Sunday, June 27, 2010

Scout, Atticus & Boo (Mary McDonagh Murphy)

As of this writing, a signed, first-edition of arguably the greatest American novel of all time, To Kill a Mockingbird, is going for $565.00 to $1,800.00 on Ebay. The fact that signed copies are so incredibly rare is not the only reason. Harper Lee wrote one novel in her lifetime, and chances are, she will not be writing another one. In this novel, she said what she needed to say, then stopped publishing. Some would question why she did not write another. Well, if you were the author of To Kill a Mockingbird, there would be no place to go after but down.

Murphy is to be commended for interviewing many subjects as to what this novel means to them. From Oprah Winfrey, who begged and pleaded with Lee for an interview (and knew within 20 minutes of meeting her that she was never going to get anything on the record) to Lee's older sister, Alice, we learn a tremendous amount about her. Often stated that she is one of the most reclusive authors ever, Alice argues that she is absolutely not reclusive in her hometown of Monroeville (also the location of the novel). She chose to write one novel to express her thoughts on racism and countless other subjects (through her beloved narrator, Scout), then settled down to a quiet life. Lee saw what fame did to her friend and notorious Monroeville resident, Truman Capote, and chose to go in the other direction. Her neighbors respect her wishes and do not tell anyone where she lives.

To Kill a Mockingbird is unique in that it means something different to everyone who reads it. Murphy's diligent work pays off in a tremendous collection of interviews. This is a must-read for fans of the greatest American novel of all time.


This review can also be found at

Saturday, June 19, 2010

My Fair Lazy (Jen Lancaster)

My Fair Lazy is the type of book one picks up when they just want to laugh by the pool on a hot summer afternoon. I have never read memoirs by a funnier, more irreverent person than Jen Lancaster. The most hysterical parts happen when you cannot believe what you just read.

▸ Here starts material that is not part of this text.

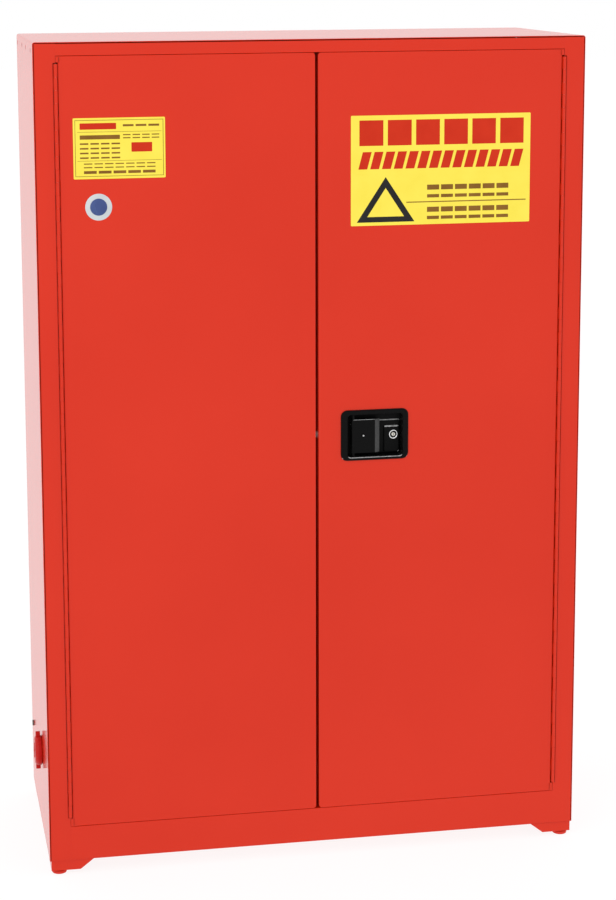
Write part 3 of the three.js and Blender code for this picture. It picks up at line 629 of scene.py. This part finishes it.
KNUCKLE_PITCH = 25.1
KNUCKLE_RADIUS, KNUCKLE_BORE = 3.6, 1.8
LEAF_OFFSET, LEAF_THICKNESS = 3.85, 0.9  # of a leaf's strip, to the side of the hinge line


def hinges():
    """Continuous hinges: on each leaf every second knuckle, and the flat strip behind them."""
    x0, y0 = HINGE_LINE
    for word, side in (("left", -1), ("right", 1)):
        low, high = spans(f"{word}_hinge_pin")[2]
        count = round((high - low) / KNUCKLE_PITCH)
        pitch = (high - low) / count
        leaves = (("frame", "root", side, 0), ("door", f"{word}_door", -side, 1))
        for leaf, body, leaf_side, first in leaves:
            node = f"{word}_hinge_{leaf}_leaf"
            bm = bmesh.new()
            middle = side * x0 + leaf_side * LEAF_OFFSET
            strip = (middle - LEAF_THICKNESS / 2, middle + LEAF_THICKNESS / 2)
            block(bm, strip, (y0 + 4.1, box(node)[1].y), (low, high))
            for i in range(first, count, 2):
                ends = (low + i * pitch + 0.12, low + (i + 1) * pitch - 0.12)
                profile = [
                    (ends[0], KNUCKLE_BORE), (ends[0], KNUCKLE_RADIUS - 0.4),
                    (ends[0] + 0.4, KNUCKLE_RADIUS), (ends[1] - 0.4, KNUCKLE_RADIUS),
                    (ends[1], KNUCKLE_RADIUS - 0.4), (ends[1], KNUCKLE_BORE),
                ]
                lathe(bm, profile, (side * x0, y0, 0), "z", 24, closed=True)
                web = sorted((side * x0 + leaf_side * 2.3, middle + leaf_side * 0.4))
                block(bm, web, (y0 + 1.3, y0 + 4.6), (ends[0] + 0.3, ends[1] - 0.3))
            finish_mesh(f"{word}_hinge_{leaf}_knuckles", bm, MATERIALS["case_paint"], body,
                        (node,), "case_paint")
        refined(f"{word}_hinge_pin", "root", width=0.3)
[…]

"New York Times" bestselling author Lancaster is a self-proclaimed reality show addict, hence the subtitle of the book: One Reality Television Addict's Attempt to Discover if Not Being a Dumb Ass is the New Black, or a Culture-Up Manifesto. Reading about her attempts to go through her own personal "Jenaissance" is the gist of the book, from finally reading the "classics" (loving Brave New World but not being able to get through Eudora Welty) to trying various cultural foods. Lancaster especially has a talent for moving from humorous to heartwarming in a single page, most notably when she discusses her many pets.

This memoir is a very easy read. It feels like you are talking to an old friend who is not afraid to put into words what we think, but don't say out loud. Read this for an escape and many, many laughs.


Thursday, June 10, 2010

A Nation Rising (Kenneth C. Davis)

There are about a million historical accounts that never make it into a school textbook. Textbooks usually do not have the space to give anything but the bare minimum for any given topic. A Nation Rising attempts to correct this injustice by delving deeply into these untold stories.

Aaron Burr...what do we think of when we hear his name? In most textbooks and in the minds of most Americans, he is reduced to one sentence. Aaron Burr was the one who killed Alexander Hamilton in a duel. Davis goes much further than this...offering up a 61 page account of Aaron Burr's trial, not for murder (dueling was common in those days), but for treason!! Davis includes six such chapters in this fascinating book about life in the early 1800s, from Burr's "trial-of-the-century" to severe conflicts over religion in Philadelphia.

This period of history is often overlooked as it is the bridge from the Revolutionary to the Civil War. Davis certainly gives it its due in A Nation Rising.